### Work to do
Compile every line that includes the word "part".

### Data extract
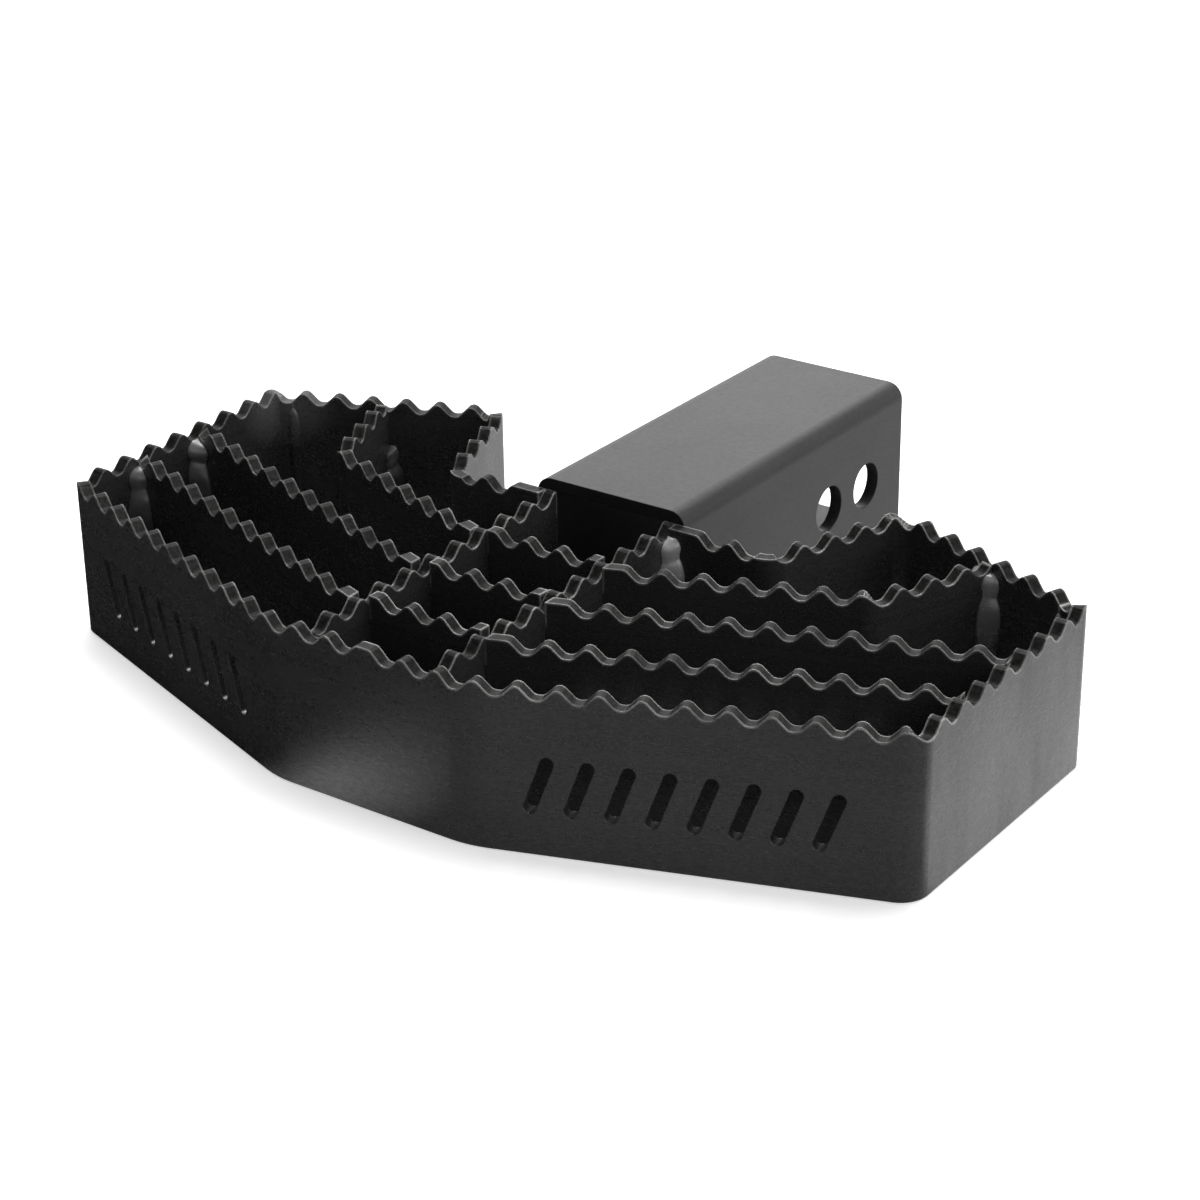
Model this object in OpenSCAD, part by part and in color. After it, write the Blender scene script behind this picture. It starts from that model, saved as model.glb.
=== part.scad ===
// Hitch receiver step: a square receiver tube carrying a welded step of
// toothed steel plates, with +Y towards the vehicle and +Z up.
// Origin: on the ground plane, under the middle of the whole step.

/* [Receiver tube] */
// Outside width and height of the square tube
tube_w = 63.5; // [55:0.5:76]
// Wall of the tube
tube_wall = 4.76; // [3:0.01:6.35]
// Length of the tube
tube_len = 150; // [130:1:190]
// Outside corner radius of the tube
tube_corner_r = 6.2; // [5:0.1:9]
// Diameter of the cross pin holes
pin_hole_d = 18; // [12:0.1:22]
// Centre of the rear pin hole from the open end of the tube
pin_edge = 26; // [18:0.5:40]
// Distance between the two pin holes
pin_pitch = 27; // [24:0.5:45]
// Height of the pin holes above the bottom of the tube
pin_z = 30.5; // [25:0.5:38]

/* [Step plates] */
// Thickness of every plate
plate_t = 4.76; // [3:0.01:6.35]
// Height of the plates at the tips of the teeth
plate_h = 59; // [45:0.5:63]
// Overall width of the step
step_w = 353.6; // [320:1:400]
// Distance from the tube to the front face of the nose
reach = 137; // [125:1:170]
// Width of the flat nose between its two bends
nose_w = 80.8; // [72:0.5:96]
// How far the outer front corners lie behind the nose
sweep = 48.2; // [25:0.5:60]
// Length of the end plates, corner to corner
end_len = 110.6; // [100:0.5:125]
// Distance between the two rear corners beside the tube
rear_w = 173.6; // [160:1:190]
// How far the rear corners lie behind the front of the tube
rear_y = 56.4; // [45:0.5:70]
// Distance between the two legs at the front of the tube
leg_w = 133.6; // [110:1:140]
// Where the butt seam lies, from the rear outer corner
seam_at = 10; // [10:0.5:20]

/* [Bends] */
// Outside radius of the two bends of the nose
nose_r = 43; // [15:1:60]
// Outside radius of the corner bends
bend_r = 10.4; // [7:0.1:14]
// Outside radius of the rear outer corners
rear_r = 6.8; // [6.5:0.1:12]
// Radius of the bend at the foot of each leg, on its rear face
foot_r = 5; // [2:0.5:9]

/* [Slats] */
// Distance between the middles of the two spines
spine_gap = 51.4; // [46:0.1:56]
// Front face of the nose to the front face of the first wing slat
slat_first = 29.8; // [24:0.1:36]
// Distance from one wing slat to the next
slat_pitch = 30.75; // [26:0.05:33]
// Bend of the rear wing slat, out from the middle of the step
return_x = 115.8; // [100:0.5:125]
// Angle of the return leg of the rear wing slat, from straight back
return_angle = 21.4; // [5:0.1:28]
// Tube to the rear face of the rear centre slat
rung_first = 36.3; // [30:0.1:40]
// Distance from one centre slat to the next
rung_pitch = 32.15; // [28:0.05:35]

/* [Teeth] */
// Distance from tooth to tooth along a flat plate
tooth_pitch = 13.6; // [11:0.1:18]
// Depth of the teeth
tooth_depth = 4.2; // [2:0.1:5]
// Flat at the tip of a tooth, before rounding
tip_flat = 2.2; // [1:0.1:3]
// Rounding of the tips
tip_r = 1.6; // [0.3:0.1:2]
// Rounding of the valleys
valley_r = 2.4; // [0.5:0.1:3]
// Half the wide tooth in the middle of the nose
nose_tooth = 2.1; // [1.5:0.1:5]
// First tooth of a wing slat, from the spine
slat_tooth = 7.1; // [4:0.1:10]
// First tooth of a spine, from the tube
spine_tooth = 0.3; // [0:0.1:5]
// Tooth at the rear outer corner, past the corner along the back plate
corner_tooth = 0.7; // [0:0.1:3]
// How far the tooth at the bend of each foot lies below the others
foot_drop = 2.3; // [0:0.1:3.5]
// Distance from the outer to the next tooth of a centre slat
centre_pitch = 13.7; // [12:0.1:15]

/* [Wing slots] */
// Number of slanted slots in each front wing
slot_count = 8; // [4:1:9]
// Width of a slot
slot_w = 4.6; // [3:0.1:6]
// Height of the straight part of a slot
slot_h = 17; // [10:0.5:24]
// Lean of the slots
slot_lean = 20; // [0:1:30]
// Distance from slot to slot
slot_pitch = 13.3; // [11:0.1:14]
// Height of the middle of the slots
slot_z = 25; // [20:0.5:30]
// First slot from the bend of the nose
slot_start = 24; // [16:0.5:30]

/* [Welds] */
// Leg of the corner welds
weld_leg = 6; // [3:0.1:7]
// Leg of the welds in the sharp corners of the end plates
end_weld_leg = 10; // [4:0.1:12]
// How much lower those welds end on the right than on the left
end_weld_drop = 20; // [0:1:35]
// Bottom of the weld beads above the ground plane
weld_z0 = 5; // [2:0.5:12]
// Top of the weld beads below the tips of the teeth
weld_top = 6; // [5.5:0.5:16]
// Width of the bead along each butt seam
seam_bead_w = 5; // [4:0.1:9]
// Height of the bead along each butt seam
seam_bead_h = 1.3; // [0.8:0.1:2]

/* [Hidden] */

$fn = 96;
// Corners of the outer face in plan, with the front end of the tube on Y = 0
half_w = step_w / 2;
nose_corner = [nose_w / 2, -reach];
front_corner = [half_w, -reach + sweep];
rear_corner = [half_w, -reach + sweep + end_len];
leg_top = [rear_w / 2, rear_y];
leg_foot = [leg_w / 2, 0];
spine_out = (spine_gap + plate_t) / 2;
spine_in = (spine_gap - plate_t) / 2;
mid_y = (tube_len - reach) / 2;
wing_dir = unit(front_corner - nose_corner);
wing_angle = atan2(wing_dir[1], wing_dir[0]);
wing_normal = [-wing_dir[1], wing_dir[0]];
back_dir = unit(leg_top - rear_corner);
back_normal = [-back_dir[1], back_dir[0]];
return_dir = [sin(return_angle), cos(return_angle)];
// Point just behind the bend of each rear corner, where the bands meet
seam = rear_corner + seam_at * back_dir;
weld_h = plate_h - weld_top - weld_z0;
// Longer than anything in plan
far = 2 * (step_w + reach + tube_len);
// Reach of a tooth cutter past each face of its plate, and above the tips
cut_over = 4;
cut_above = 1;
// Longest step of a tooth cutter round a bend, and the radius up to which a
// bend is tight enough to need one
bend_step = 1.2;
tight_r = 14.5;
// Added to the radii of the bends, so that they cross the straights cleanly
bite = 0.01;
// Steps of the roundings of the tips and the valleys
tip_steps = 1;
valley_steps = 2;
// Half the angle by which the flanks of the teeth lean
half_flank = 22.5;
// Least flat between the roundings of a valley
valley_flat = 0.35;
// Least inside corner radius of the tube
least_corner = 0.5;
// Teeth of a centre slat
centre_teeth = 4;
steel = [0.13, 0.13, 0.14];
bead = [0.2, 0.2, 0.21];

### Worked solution
Model this object in OpenSCAD, part by part and in color. After it, write the Blender scene script behind this picture. It starts from that model, saved as model.glb.
=== part.scad ===
// Height of the straight part of a slot